- TO DO -
Exactly repeat the lines starting at the one that holds "the bounding box" and ending at the one that holds "imported = [obj". Both end lines count; leave out everything else.

- DATA SHOWN -
● ● ● ●
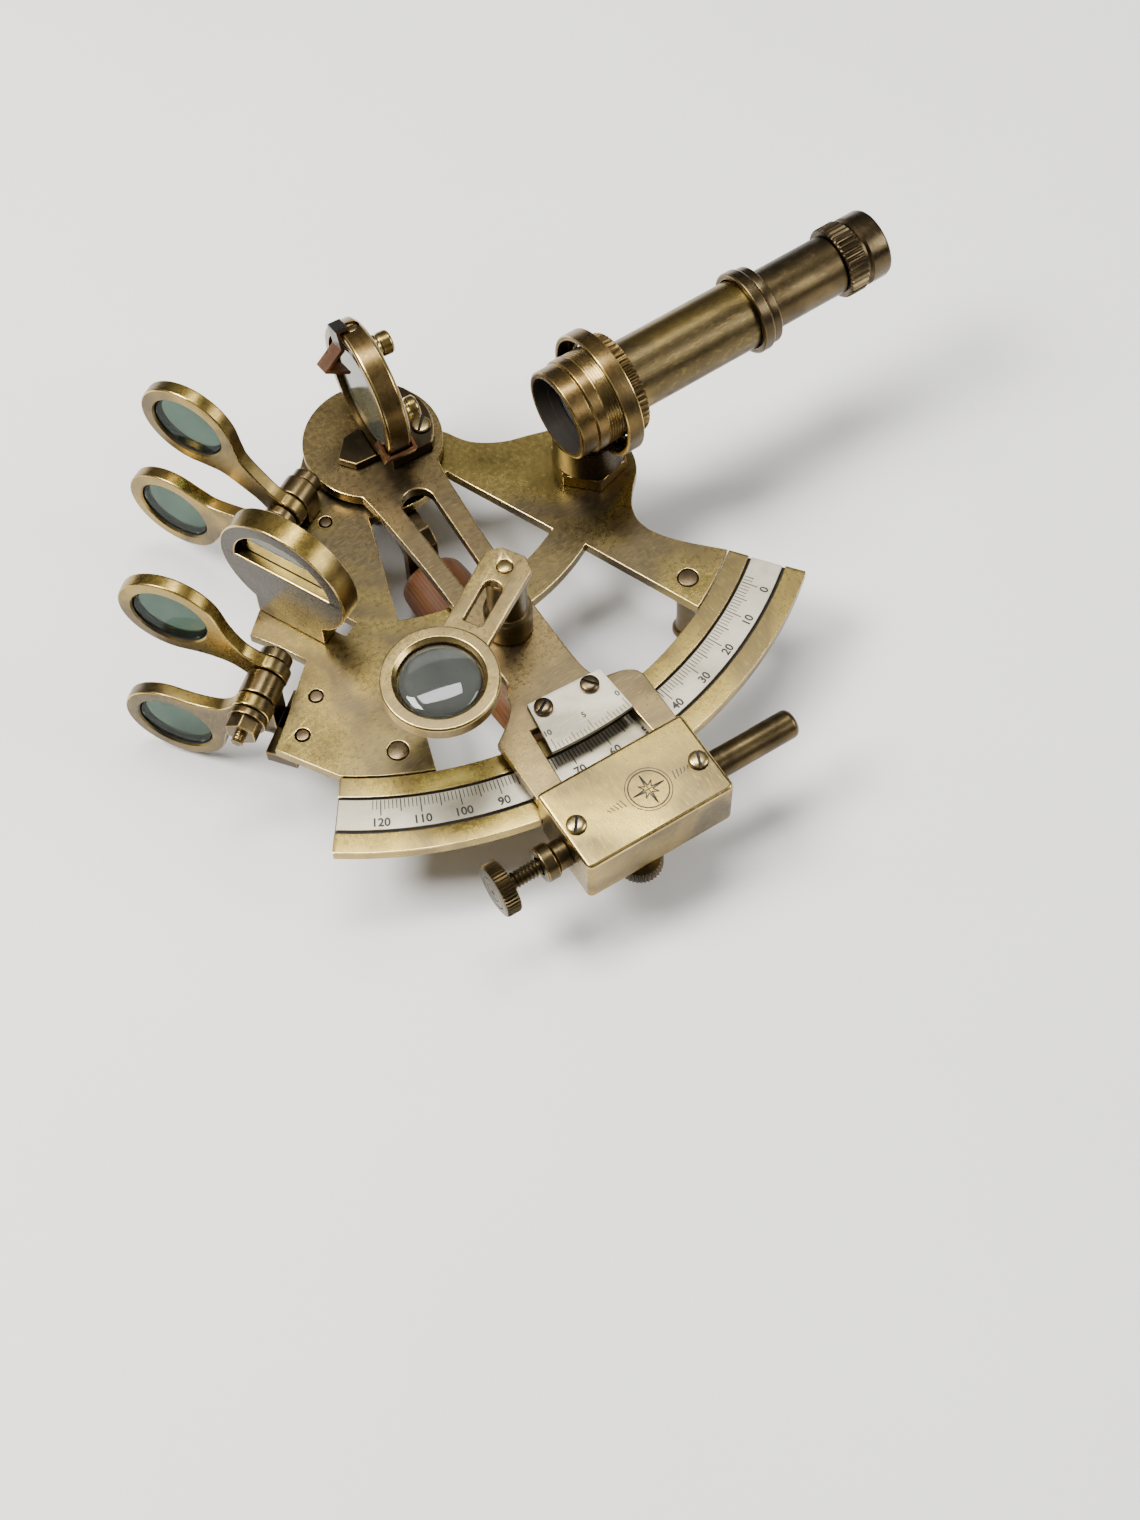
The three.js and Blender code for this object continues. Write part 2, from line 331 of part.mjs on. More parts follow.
// magnifier post, arm and lens
solid('magnifier_post', lathe([[0, 25.3], [1.7, 25.3], [1.7, 28.3], [5.6, 28.3], [5.6, 36.2], [4.6, 36.8], [4.6, 50.3], [1.7, 50.3], [1.7, 53.1], [0, 53.1]], 24).translate(MAG_PX, MAG_PY, 0), 'dark', arm);
const mag = new THREE.Group();
mag.name = 'magnifier_axis';
mag.position.set(MAG_PX, MAG_PY, 0);
arm.add(mag);
const magC = [MAG_CX, MAG_CY], magDir = Math.atan2(magC[1], magC[0]) / D;   // lens centre from the post
const magL = Math.hypot(...magC);
const magArm = [[magL - 10, 5.6], [9.4, 5.6], [-1.8, 5.8], [-4.4, 3.0], [-4.4, -3.0], [-1.8, -5.8], [9.4, -5.6], [magL - 10, -5.6]];
let mg = man(ext(magArm.map(([a, b]) => [a, b]), MAG_Z0, MAG_Z1)).add(man(cyl(13.2, MAG_Z0 - 0.8, MAG_Z1 + 0.6, 44, magL, 0)));
mg = mg.subtract(man(cyl(8.9, 30, 60, 36, magL, 0))).subtract(man(cyl(9.5, MAG_Z0 + 0.2, 60, 36, magL, 0)));
mg = mg.subtract(man(ext([...arc(2.3, 90, 270, 6, 6.6, 0), [15.6, -2.3], [15.6, 2.3]], 30, 60))).subtract(man(cyl(2.0, 30, 60, 16)));
solid('magnifier_arm', geo(mg).rotateZ(magDir * D), 'gold', mag);
solid('magnifier_lens', lathe([[0, MAG_Z0 + 0.5], [9.2, MAG_Z0 + 0.5], [9.2, MAG_Z0 + 1.3], [6.4, MAG_Z0 + 2.4], [3.3, MAG_Z0 + 3.0], [0, MAG_Z0 + 3.2]], 36).translate(magL, 0, 0).rotateZ(magDir * D), 'magn', mag);

// index mirror on the disc (azimuth measured in the working frame, so undo the arm angle)
const ia = IM_AZ - ARM_ANG;
const imx = IM_N * Math.cos(ia * D), imy = IM_N * Math.sin(ia * D);   // the hoop stands this far off the pivot axis
const hoop = cut(roundUZ([[0, -0.8], [IM_R - 0.5, -0.8], [IM_R, -0.3], [IM_R, IM_T - 0.8], [IM_R - 0.8, IM_T], [0, IM_T]], 46, IM_U, IM_Z),
  roundUZ([[0, -3], [IM_IN, -3], [IM_IN, 2.6], [0, 2.6]], 40, IM_U, IM_Z));
// the back is closed only behind the glass: a crescent stays open at the far upper side
const crescent = cut(roundUZ([[0, 2], [IM_IN, 2], [IM_IN, 9], [0, 9]], 40, IM_U, IM_Z), roundUZ([[0, 1], [IG_R + 0.2, 1], [IG_R + 0.2, 10], [0, 10]], 40, IG_U - 0.9, IG_Z - 1.0));
const ST1 = [7.2, 51.4], ST2 = [-7.4, 43.9];
solid('index_mirror_frame', upright(cut(hoop, crescent,
  roundUZ([[0, 0], [1.6, 0], [1.6, 9], [0, 9]], 14, ...ST1), roundUZ([[0, 0], [1.6, 0], [1.6, 9], [0, 9]], 14, ...ST2)), ia, imx, imy), 'gold', arm);
solid('index_mirror_glass', upright(roundUZ([[0, 0.3], [IG_R, 0.3], [IG_R, 2.3], [0, 2.3]], 40, IG_U, IG_Z), ia, imx, imy), 'mirror', arm);
const stud = (u, z, l) => upright(join(roundUZ([[0, 2.9], [1.3, 2.9], [1.3, 6.0], [0, 6.0]], 14, u, z), roundUZ([[0, IM_T + 0.3], [2.9, IM_T + 0.3], [2.9, IM_T + l - 0.4], [2.5, IM_T + l], [0, IM_T + l]], 20, u, z)), ia, imx, imy);
solid('mirror_stud_1', stud(...ST1, 6.2), 'brass', arm);
solid('mirror_stud_2', stud(...ST2, 5.0), 'brass', arm);
// foot of the mirror on the disc: rounded behind, flat in front, with a groove for the ring
let foot = man(cyl(15.0, AZ1 + 0.3, AZ1 + 3.4, 40)).subtract(man(upright(box(-40, 1.4, -40, 40, 20, 40), ia, imx, imy))).subtract(man(box(-40, 40, -40, -10.4, 20, 40)));
foot = foot.add(man(upright(ext([[-9.6, -2.6], [-6.4, -6.2], [3.2, -6.2], [3.2, 4.4], [-5.6, 2.4]], AZ1 + 0.3, AZ1 + 2.4), ia, imx, imy)));
foot = foot.subtract(man(upright(roundUZ([[0, -1.1], [IM_R + 0.3, -1.1], [IM_R + 0.3, IM_T + 0.3], [0, IM_T + 0.3]], 46, IM_U, IM_Z), ia, imx, imy)));
foot = foot.subtract(man(cyl(1.5, 20, 40, 12, 10.9, -5.0)));
solid('mirror_foot', geo(foot), 'dark', arm);
solid('mirror_foot_screw', slotHead(2.4, 1.1, 0.7).scale(1, 1, 0.8).rotateZ(0.8).translate(10.9, -5.0, AZ1 + 3.7), 'screw', arm);
// copper clips: a sprung tongue at the far upper end and a hook at the near lower end
function clip(name, ang, prof, w) {
  const g = ext(prof, -w / 2, w / 2);   // (n, r, width)
  g.applyMatrix4(new THREE.Matrix4().set(1, 0, 0, 0, 0, 0, 1, 0, 0, 1, 0, 0, 0, 0, 0, 1)); // -> (n, width, r)
  g.rotateX((ang - 90) * D).translate(0, IM_U, IM_Z);
  solid(name, upright(g, ia, imx, imy), 'copper', arm);
}
clip('mirror_clip_near', 208, [[-1.9, 12.6], [-1.1, 12.6], [-1.1, 17.2], [IM_T + 0.3, 17.2], [IM_T + 0.3, 14.8], [IM_T + 1.0, 14.8], [IM_T + 1.0, 17.9], [-1.9, 17.9]], 4.2);
clip('mirror_clip_far', 66, [[-1.9, 13.2], [-7.4, 9.4], [-1.6, 6.6], [-1.1, 7.2], [-6.2, 9.5], [-1.1, 12.6], [-1.1, 17.2], [1.4, 17.2], [1.4, 17.9], [-1.9, 17.9]], 5.6);

// ---------------------------------------------------------------- origin: bottom centre of the bounding box
offset.updateMatrixWorld(true);
const bb = new THREE.Box3().setFromObject(offset, true);
offset.position.set(-(bb.min.x + bb.max.x) / 2, -(bb.min.y + bb.max.y) / 2, -bb.min.z);
group.updateMatrixWorld(true);

export default group;
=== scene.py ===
import bpy, bmesh, math
from mathutils import Vector, Matrix


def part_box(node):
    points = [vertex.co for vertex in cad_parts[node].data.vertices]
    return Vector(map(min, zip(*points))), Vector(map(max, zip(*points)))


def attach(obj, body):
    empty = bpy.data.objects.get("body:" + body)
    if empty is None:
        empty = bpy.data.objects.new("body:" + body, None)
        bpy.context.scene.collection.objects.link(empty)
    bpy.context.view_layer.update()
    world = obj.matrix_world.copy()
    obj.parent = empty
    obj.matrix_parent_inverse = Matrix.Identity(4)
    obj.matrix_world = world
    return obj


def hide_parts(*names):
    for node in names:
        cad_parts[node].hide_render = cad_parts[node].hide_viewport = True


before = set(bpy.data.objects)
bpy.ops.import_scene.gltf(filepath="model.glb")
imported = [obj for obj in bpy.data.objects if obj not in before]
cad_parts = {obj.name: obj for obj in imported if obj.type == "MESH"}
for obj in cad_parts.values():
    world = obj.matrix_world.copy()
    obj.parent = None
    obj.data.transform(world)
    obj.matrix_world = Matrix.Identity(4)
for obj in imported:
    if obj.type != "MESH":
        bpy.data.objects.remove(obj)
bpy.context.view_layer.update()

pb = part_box("pivot_bearing")
TX, TY = (pb[0].x + pb[1].x) * 500, (pb[0].y + pb[1].y) * 500      # working frame -> shared frame
SHARED = Matrix.Scale(0.001, 4) @ Matrix.Translation((TX, TY, 0))
D = math.pi / 180
I4 = Matrix.Identity(4)

# ---------------------------------------------------------------- dimensions
FZ0, FZ1 = 20.5, 23.5
LIMB_IN, LIMB_OUT, LA0, LA1 = 90.0, 109.0, -126.7, -53.2
SC_IN, SC_OUT = 95.4, 103.6
AZ0, AZ1 = 25.0, 28.0
ARM = -1.8
IM_AZ, IM_Z, IM_U, IM_R, IM_IN, IM_T, IM_N = -5.0, 45.6, 1.7, 16.9, 14.4, 5.2, -0.8
IG_Z, IG_U, IG_R = 44.2, 0.5, 12.1
HM_AZ, HM_Z, HM_R, HM_T, HM_X, HM_Y = 24.5, 43.8, 16.9, 5.8, -39.6, -30.7
TEL_Y, TEL_Z, STEM_X, STEM_Y = -34.0, 51.0, 41.0, -32.4
SCR_Y, SCR_Z = -117.6, 25.4
PIN_Z = 30.0
IS_AZ, IS_N, IS_U, IS_GAP, IS_L = 28.2, -27.9, 7.0, 6.0, 30.2
HS_AZ, HS_N, HS_U, HS_GAP, HS_L = 37.2, -69.1, -1.76, 10.2, 26.0
IS_A, IS_B, HS_C, HS_D = 39.5, -19.0, 33.9, -36.6
SH_R, SH_IN, SH_T = 12.4, 9.0, 3.4
LEG_R, LEG_L = (41.4, -73.0), (-39.3, -73.7)
MAG_PY, MAG_CX, MAG_CY, MAG_Z0, MAG_Z1 = -62.9, -26.8, -17.0, 50.6, 53.0
BZ1 = 32.4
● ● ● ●
- WRITTEN SOLUTION -
// ---------------------------------------------------------------- origin: bottom centre of the bounding box
offset.updateMatrixWorld(true);
const bb = new THREE.Box3().setFromObject(offset, true);
offset.position.set(-(bb.min.x + bb.max.x) / 2, -(bb.min.y + bb.max.y) / 2, -bb.min.z);
group.updateMatrixWorld(true);

export default group;
=== scene.py ===
import bpy, bmesh, math
from mathutils import Vector, Matrix


def part_box(node):
    points = [vertex.co for vertex in cad_parts[node].data.vertices]
    return Vector(map(min, zip(*points))), Vector(map(max, zip(*points)))


def attach(obj, body):
    empty = bpy.data.objects.get("body:" + body)
    if empty is None:
        empty = bpy.data.objects.new("body:" + body, None)
        bpy.context.scene.collection.objects.link(empty)
    bpy.context.view_layer.update()
    world = obj.matrix_world.copy()
    obj.parent = empty
    obj.matrix_parent_inverse = Matrix.Identity(4)
    obj.matrix_world = world
    return obj


def hide_parts(*names):
    for node in names:
        cad_parts[node].hide_render = cad_parts[node].hide_viewport = True


before = set(bpy.data.objects)
bpy.ops.import_scene.gltf(filepath="model.glb")
imported = [obj for obj in bpy.data.objects if obj not in before]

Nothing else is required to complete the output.